## Work to do
Scan the listing and work out how many lines contain the word "each". Nothing but the number should be given.

## Records for this exercise
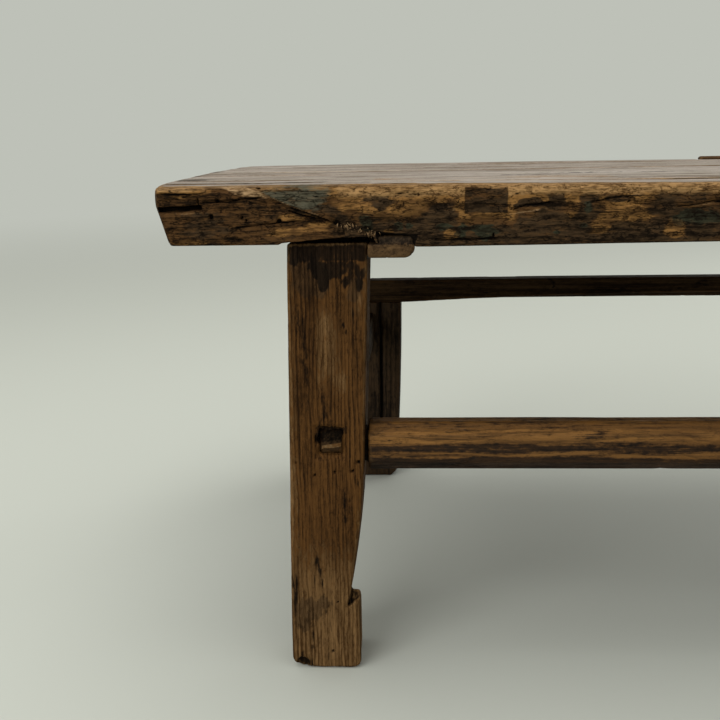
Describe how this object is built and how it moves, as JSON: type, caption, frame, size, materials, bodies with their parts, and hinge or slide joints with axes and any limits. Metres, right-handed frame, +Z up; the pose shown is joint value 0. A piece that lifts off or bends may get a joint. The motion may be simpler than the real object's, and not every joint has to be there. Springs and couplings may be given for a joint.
{
  "type": "kang table",
  "caption": "Low rustic wooden table: thick plank top on hoofed legs, held by sliding dovetail battens, a front stretcher, side stretchers and an arched rear rail.",
  "frame": {"origin": "on the floor, under the middle of the top", "axes": "+X along the table to the right as seen from the front, +Y from the front to the rear, +Z up"},
  "size_m": [1.21, 0.6, 0.403],
  "materials": {
    "top_wood": "weathered plank, bare and grey-brown above, worn paint and hacked wood on the edges",
    "patch_wood": "rough split wood",
    "bamboo": "split bamboo",
    "batten_wood": "dark rubbed wood",
    "frame_wood": "worn brown wood with open grain, rubbed bright on the arrises",
    "stretcher_wood": "hand-polished brown wood, dark below",
    "wedge_wood": "pale dry wood"
  },
  "bodies": {
    "root": {"top_board_front": "top_wood", "top_board_middle": "top_wood", "top_board_rear": "top_wood", "rear_edge_patch": "patch_wood", "board_dowels_front": "bamboo", "board_dowels_rear": "bamboo", "batten_left": "batten_wood", "batten_right": "batten_wood", "leg_front_left": "frame_wood", "leg_front_right": "frame_wood", "leg_rear_left": "frame_wood", "leg_rear_right": "frame_wood", "stretcher_front": "stretcher_wood", "rail_rear": "frame_wood", "stretcher_left": "frame_wood", "stretcher_right": "frame_wood", "tenon_wedges": "wedge_wood"}
  },
  "joints": []
}
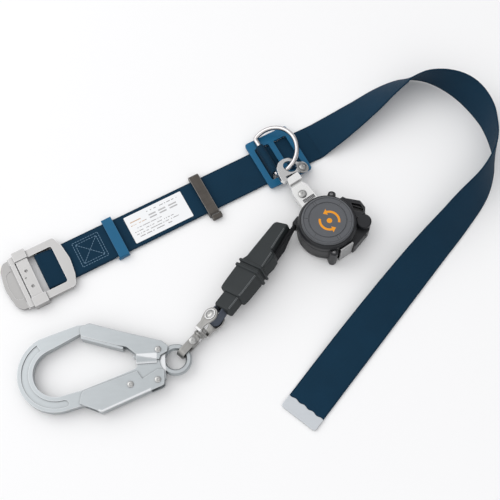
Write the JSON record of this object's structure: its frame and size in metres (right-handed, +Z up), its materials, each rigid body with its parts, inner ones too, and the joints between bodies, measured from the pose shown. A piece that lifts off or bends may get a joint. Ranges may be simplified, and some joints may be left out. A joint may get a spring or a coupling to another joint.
{
  "type": "self retracting lifeline on a work belt",
  "caption": "Work positioning belt laid out with a retracting lifeline reel hung on its D-ring, shock absorber, swivel connector and snap hook with gate and safety lever.",
  "frame": {"origin": "centre of the bounding box in plan, on the lowest point", "axes": "+Z up from the table the belt is laid on, +Y away from the viewer, +X to the viewer's right"},
  "size_m": [0.6398, 0.4838, 0.0514],
  "materials": {
    "navy_webbing": "tight weave, matt",
    "satin_metal": "satin cast surface",
    "bright_steel": "bright pressed steel",
    "zinc_steel": "zinc plated, faintly blue",
    "dark_steel": "plain steel",
    "blue_plastic": "moulded, satin",
    "dark_rubber": "moulded rubber, satin",
    "dark_plastic": "moulded, satin",
    "black_webbing": "tight weave",
    "white_label": "printed film",
    "grey_loop": "moulded",
    "spring_steel": "polished strip"
  },
  "bodies": {
    "belt": {"belt_webbing": "navy_webbing", "belt_tip": "satin_metal", "belt_label": "white_label", "belt_adjuster": "blue_plastic"},
    "buckle": {"buckle_frame": "satin_metal"},
    "lock_bar": {"buckle_slider": "satin_metal"},
    "front_keeper": {"belt_keeper": "blue_plastic"},
    "rear_keeper": {"slide_keeper": "dark_steel"},
    "ring": {"d_ring": "bright_steel"},
    "hanger": {"hanger_link": "bright_steel", "link_rivet": "bright_steel", "swivel_rivet": "bright_steel"},
    "reel": {"frame_plate": "bright_steel", "rear_case": "dark_plastic", "front_case": "dark_plastic", "front_cover": "dark_plastic", "side_housing": "dark_plastic", "exit_guide": "dark_plastic", "drum_shaft": "bright_steel", "spring_cup": "dark_plastic", "main_spring": "spring_steel", "lock_ring": "dark_steel", "case_screw_a": "bright_steel", "case_screw_b": "bright_steel", "lifeline_strap": "black_webbing"},
    "winder": {"drum": "dark_steel", "drum_bush": "dark_steel", "webbing_coil": "black_webbing", "spring_arbor": "bright_steel"},
    "first_pawl": {"pawl_a": "bright_steel"},
    "second_pawl": {"pawl_b": "bright_steel"},
    "absorber": {"absorber_cover": "dark_rubber", "absorber_neck": "dark_rubber", "tear_pack": "black_webbing", "end_loop": "black_webbing", "pin_bush": "grey_loop"},
    "clevis": {"upper_clevis": "dark_steel", "upper_pin": "dark_steel"},
    "swivel": {"swivel_stud": "bright_steel", "eye_shackle": "bright_steel", "shackle_rivet": "bright_steel"},
    "hook": {"hook_body": "zinc_steel", "gate_spring": "spring_steel", "lever_spring": "spring_steel"},
    "gate": {"gate": "zinc_steel", "gate_rivet": "bright_steel"},
    "lever": {"safety_lever": "zinc_steel", "lever_pivot_rivet": "bright_steel", "lever_stop_rivet": "bright_steel"}
  },
  "joints": [
    {"name": "buckle_pivot", "type": "hinge", "parent": "belt", "child": "buckle", "pos_m": [-0.26251, -0.04392, 0.00573], "axis": [0.4772, -0.8788, 0], "range_deg": [0, 20]},
    {"name": "lock_bar_slide", "type": "slide", "parent": "buckle", "child": "lock_bar", "axis": [0.8788, 0.4772, 0], "range_m": [0, 0.006]},
    {"name": "front_keeper_slide", "type": "slide", "parent": "belt", "child": "front_keeper", "axis": [0.8788, 0.4772, 0], "range_m": [-0.05, 0.1]},
    {"name": "rear_keeper_slide", "type": "slide", "parent": "belt", "child": "rear_keeper", "axis": [0.8788, 0.4772, 0], "range_m": [-0.09, 0.055]},
    {"name": "ring_hinge", "type": "hinge", "parent": "belt", "child": "ring", "pos_m": [0.02047, 0.10972, 0.01053], "axis": [0.4772, -0.8788, 0], "range_deg": [0, 50]},
    {"name": "hanger_swing", "type": "hinge", "parent": "ring", "child": "hanger", "pos_m": [0.0464, 0.09704, 0.0173], "axis": [-0.7196, -0.5883, -0.3689], "range_deg": [0, 18]},
    {"name": "reel_swivel", "type": "hinge", "parent": "hanger", "child": "reel", "pos_m": [0.06334, 0.05732, 0.01913], "axis": [0, 0, 1], "range_deg": [-6, 15]},
    {"name": "lifeline_pull", "type": "slide", "parent": "reel", "child": "absorber", "axis": [-0.5793, -0.8151, 0], "range_m": [0, 1.2], "stiffness_N_per_m": 6, "deforming": ["lifeline_strap"]},
    {"name": "drum_spin", "type": "hinge", "parent": "reel", "child": "winder", "pos_m": [0.09244, 0.01061, 0.01913], "axis": [0, 0, 1], "range_deg": [0, 3280]},
    {"name": "pawl_a_swing", "type": "hinge", "parent": "winder", "child": "first_pawl", "pos_m": [0.07706, 0.02178, 0.00813], "axis": [0, 0, -1], "range_deg": [0, 18], "stiffness_Nm_per_rad": 0.0001},
    {"name": "pawl_b_swing", "type": "hinge", "parent": "winder", "child": "second_pawl", "pos_m": [0.10781, -0.00056, 0.00813], "axis": [0, 0, -1], "range_deg": [0, 18], "stiffness_Nm_per_rad": 0.0001},
    {"name": "connector_pivot", "type": "hinge", "parent": "absorber", "child": "clevis", "pos_m": [-0.04813, -0.1079, 0.01513], "axis": [0.4353, -0.2162, -0.8739], "range_deg": [-12, 12]},
    {"name": "connector_swivel", "type": "hinge", "parent": "clevis", "child": "swivel", "pos_m": [-0.04813, -0.1079, 0.01513], "axis": [-0.6547, -0.7424, -0.1425], "continuous": true},
    {"name": "hook_swing", "type": "hinge", "parent": "swivel", "child": "hook", "pos_m": [-0.09336, -0.15889, 0.00963], "axis": [0, 0, 1], "range_deg": [-6, 40]},
    {"name": "gate_open", "type": "hinge", "parent": "hook", "child": "gate", "pos_m": [-0.1149, -0.14767, 0.00963], "axis": [0, 0, 1], "range_deg": [0, 26], "stiffness_Nm_per_rad": 0.05, "springref_deg": -5.73},
    {"name": "lever_press", "type": "hinge", "parent": "hook", "child": "lever", "pos_m": [-0.11352, -0.18466, 0.00963], "axis": [0, 0, -1], "range_deg": [0, 6], "stiffness_Nm_per_rad": 0.1, "springref_deg": -5.73}
  ],
  "couplings": [
    {"joint": "drum_spin", "follows": "lifeline_pull", "rad_per_m": 47.7}
  ]
}
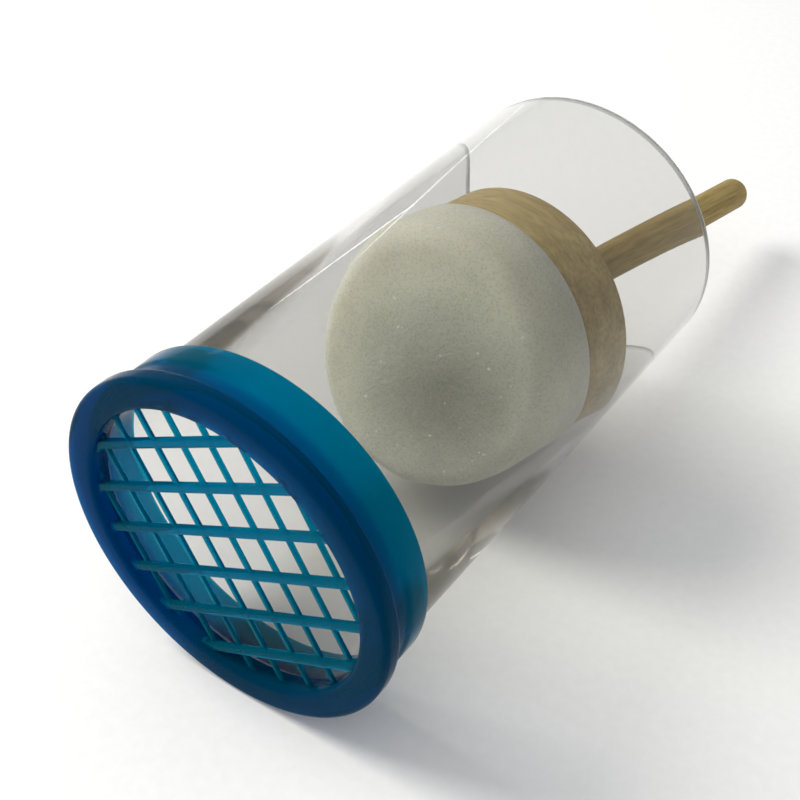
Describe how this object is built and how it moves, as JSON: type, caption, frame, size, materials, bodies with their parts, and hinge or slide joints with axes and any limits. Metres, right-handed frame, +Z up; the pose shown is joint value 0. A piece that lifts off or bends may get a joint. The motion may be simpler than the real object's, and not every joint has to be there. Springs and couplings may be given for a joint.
{
  "type": "queen cage",
  "caption": "Clear tube that holds a queen bee for marking, with a push-on grid cap at one end and a foam-faced wooden plunger sliding inside it.",
  "frame": {"origin": "middle of the footprint, on the surface that the cage lies on", "axes": "+Y along the tube from the grid cap to the handle, +Z up, +X to the right when facing the cap's grid"},
  "size_m": [0.044, 0.1192, 0.044],
  "materials": {
    "clear_plastic": "clear polished",
    "blue_plastic": "glossy, slightly see-through",
    "foam": "open-cell foam, matt",
    "glue": "dried adhesive",
    "disc_wood": "sawn, unfinished",
    "dowel_wood": "turned, unfinished"
  },
  "bodies": {
    "tube": {"clear_tube": "clear_plastic"},
    "cap": {"grid_cap": "blue_plastic"},
    "plunger": {"foam_pad": "foam", "glue_film": "glue", "wood_disc": "disc_wood", "handle_dowel": "dowel_wood"}
  },
  "joints": [
    {"name": "cap_pull", "type": "slide", "parent": "tube", "child": "cap", "axis": [0, -1, 0], "range_m": [0, 0.012]},
    {"name": "plunger_slide", "type": "slide", "parent": "tube", "child": "plunger", "axis": [0, 1, 0], "range_m": [-0.031, 0.048]}
  ]
}
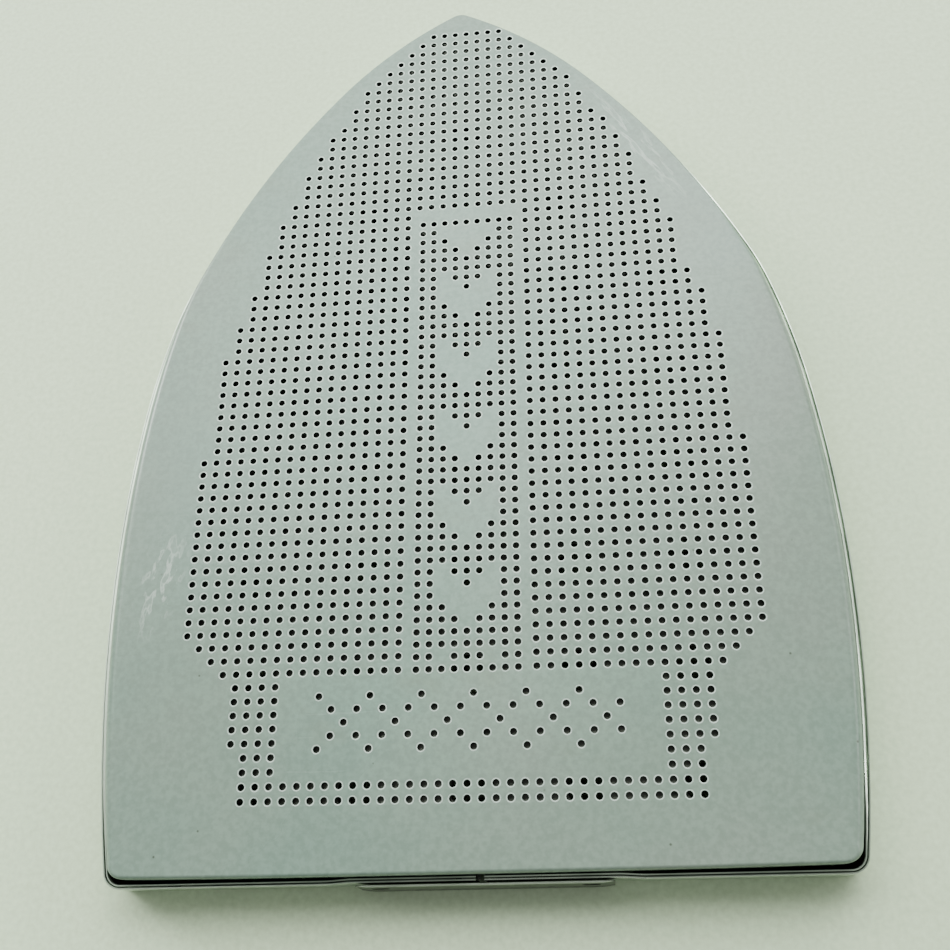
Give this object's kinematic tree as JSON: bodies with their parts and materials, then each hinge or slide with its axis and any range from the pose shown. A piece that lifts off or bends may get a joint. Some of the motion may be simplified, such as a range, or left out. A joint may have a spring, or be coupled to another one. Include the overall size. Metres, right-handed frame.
{
  "type": "perforated iron shoe",
  "caption": "Slip-on perforated non-stick sole cover for a pressing iron, with a folded metal rim, a toe pocket and a wire bail at the heel.",
  "frame": {"origin": "middle of the footprint, on the surface that the rim stands on with the working face up", "axes": "+Z out of the working face, +Y from the heel to the toe, +X to the right when seen from the working face with the toe up"},
  "size_m": [0.139, 0.1918, 0.0105],
  "materials": {
    "non_stick_sheet": "satin grey-green non-stick film",
    "plate_aluminium": "mill finish, steam stained",
    "rim_aluminium": "rolled strip",
    "bright_steel": "spring steel wire and stampings"
  },
  "bodies": {
    "shoe": {"sole_sheet": "non_stick_sheet", "heat_plate": "plate_aluminium", "inner_band": "rim_aluminium", "outer_band": "rim_aluminium", "heel_joiner": "rim_aluminium", "toe_hood": "bright_steel", "hood_rivet_left": "bright_steel", "hood_rivet_right": "bright_steel", "hinge_lug_left": "bright_steel", "hinge_lug_right": "bright_steel", "lug_rivet_left_front": "bright_steel", "lug_rivet_left_rear": "bright_steel", "lug_rivet_right_front": "bright_steel", "lug_rivet_right_rear": "bright_steel"},
    "bail": {"heel_bail": "bright_steel"}
  },
  "joints": [
    {"name": "heel_bail_swing", "type": "hinge", "parent": "shoe", "child": "bail", "pos_m": [0, -0.078, 0.0017], "axis": [-1, 0, 0], "range_deg": [0, 160]}
  ]
}
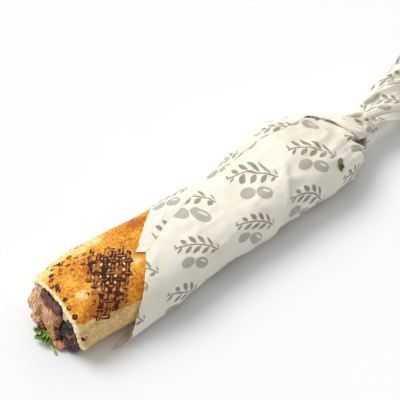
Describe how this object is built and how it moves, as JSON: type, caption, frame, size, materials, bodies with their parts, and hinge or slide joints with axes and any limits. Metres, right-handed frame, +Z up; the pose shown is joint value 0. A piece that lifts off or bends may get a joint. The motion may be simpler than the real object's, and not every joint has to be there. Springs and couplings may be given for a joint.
{
  "type": "shawarma sandwich",
  "caption": "Toasted flatbread roll filled with sliced meat, vegetables and herbs, open at one end, in a printed paper wrap gathered into a twisted tail.",
  "frame": {"origin": "centre of the bounding box's bottom face, on the surface the sandwich lies on", "axes": "+Z up; the roll lies along X with its open mouth towards -X and the twisted paper tail towards +X; +Y is the side where the wrap's front edge is furthest from the mouth"},
  "size_m": [0.3704, 0.0774, 0.0507],
  "materials": {
    "wrap_paper": "matte, printed",
    "flatbread": "toasted, matte",
    "sliced_meat": "moist, satin",
    "roasted_meat": "charred, moist",
    "tomato": "wet",
    "onion": "wet",
    "pickle": "wet",
    "herb": "satin"
  },
  "bodies": {
    "root": {"paper_wrap": "wrap_paper", "paper_inner_ply": "wrap_paper", "bread": "flatbread", "meat_far_slice": "sliced_meat", "meat_middle_slice": "sliced_meat", "roasted_meat": "roasted_meat", "tomato_strip": "tomato", "onion_strip": "onion", "pickle_strip": "pickle", "parsley_sprig": "herb", "herb_on_wrap": "herb"}
  },
  "joints": []
}
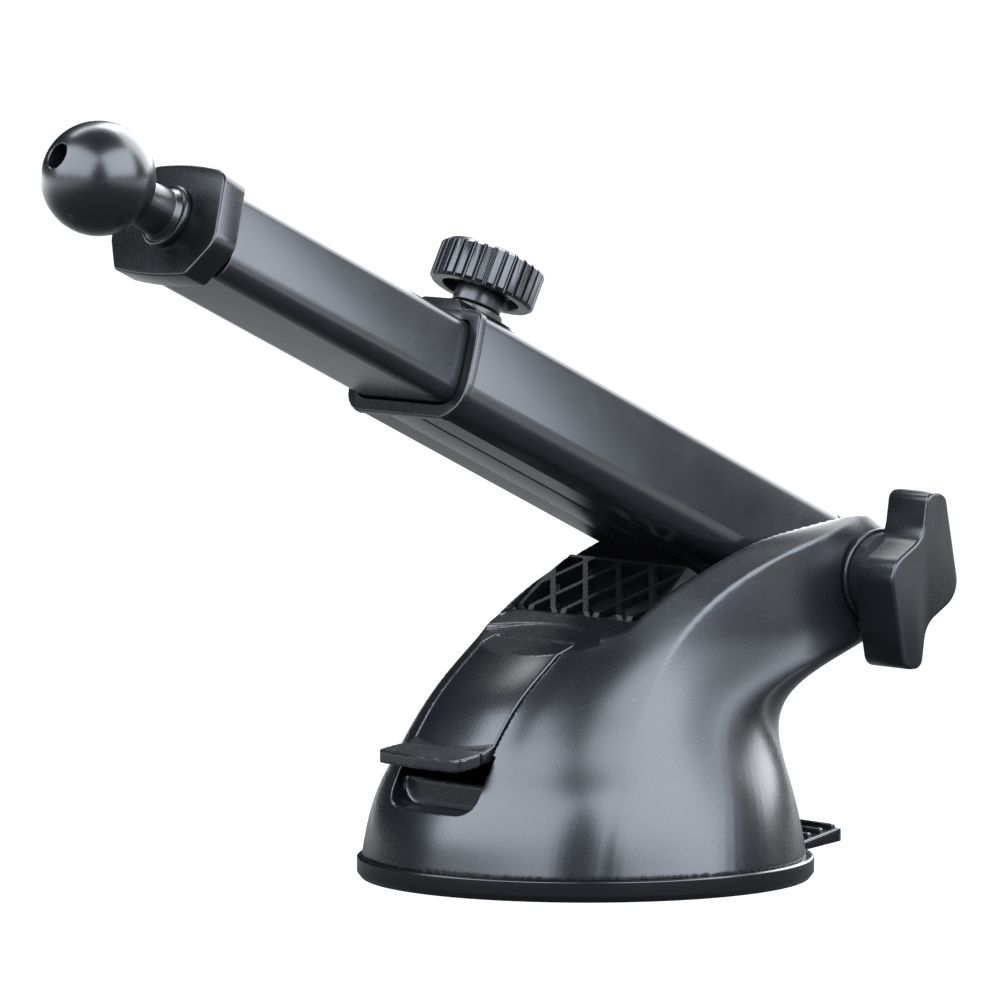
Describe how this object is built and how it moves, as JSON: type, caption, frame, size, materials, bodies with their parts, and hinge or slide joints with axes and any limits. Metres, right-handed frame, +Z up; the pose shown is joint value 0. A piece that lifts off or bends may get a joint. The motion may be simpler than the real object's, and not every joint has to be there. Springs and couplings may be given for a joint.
{
  "type": "car phone mount arm",
  "caption": "Suction base with a press lever, a hinged telescopic arm locked by a wing knob and a thumb screw, and a ball stud for a phone holder.",
  "frame": {"origin": "centre of the flat suction face, on the surface the base stands on", "axes": "+Z up out of that surface, -Y the way the arm leans out, X along the tilt hinge with its wing knob on +X"},
  "size_m": [0.0702, 0.1518, 0.1182],
  "materials": {
    "satin": "satin dark graphite plastic",
    "tube": "satin dark graphite, smooth extruded faces",
    "black": "fine matt black plastic",
    "rubber": "smooth soft black rubber",
    "steel": "plain zinc-plated steel",
    "brass": "plain brass insert"
  },
  "bodies": {
    "base": {"housing": "satin", "suction_cup": "rubber", "base_plate": "black", "rib_frame": "black", "lever_pin": "steel", "base_screw_1": "steel", "base_screw_2": "steel", "base_screw_3": "steel", "hinge_bolt": "steel", "hinge_cap": "satin", "friction_washer_left": "steel", "friction_washer_right": "steel", "knob_washer": "satin", "return_spring": "steel"},
    "lever": {"suction_lever": "satin"},
    "stem_unit": {"stem": "black", "stem_pin": "steel"},
    "knob": {"wing_knob": "satin", "knob_nut": "brass"},
    "arm": {"arm_root": "satin", "root_screw": "steel", "outer_tube": "tube", "bottom_strip": "black", "collar": "black", "thumb_nut": "brass", "pressure_pad": "rubber"},
    "extension": {"inner_tube": "tube", "inner_plug": "black", "end_plate": "black", "ball_stud": "tube"},
    "clamp_screw": {"thumb_screw": "satin"}
  },
  "joints": [
    {"name": "arm_tilt", "type": "hinge", "parent": "base", "child": "arm", "pos_m": [0, 0.0424, 0.0452], "axis": [-1, 0, 0], "range_deg": [-4, 105]},
    {"name": "arm_extend", "type": "slide", "parent": "arm", "child": "extension", "axis": [0, -0.9007, 0.4344], "range_m": [-0.033, 0.01]},
    {"name": "wing_knob_turn", "type": "hinge", "parent": "base", "child": "knob", "pos_m": [0, 0.0424, 0.0452], "axis": [1, 0, 0], "continuous": true},
    {"name": "thumb_screw_turn", "type": "hinge", "parent": "arm", "child": "clamp_screw", "pos_m": [0, -0.0261, 0.0783], "axis": [0, 0.4344, 0.9007], "continuous": true},
    {"name": "lever_press", "type": "hinge", "parent": "base", "child": "lever", "pos_m": [0, -0.0095, 0.031], "axis": [1, 0, 0], "range_deg": [0, 8]},
    {"name": "stem_lift", "type": "slide", "parent": "base", "child": "stem_unit", "axis": [0, 0, 1], "range_m": [0, 0.0012], "deforming": ["return_spring"]}
  ],
  "couplings": [
    {"joint": "lever_press", "follows": "stem_lift", "rad_per_m": 113.8}
  ]
}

## Final result
2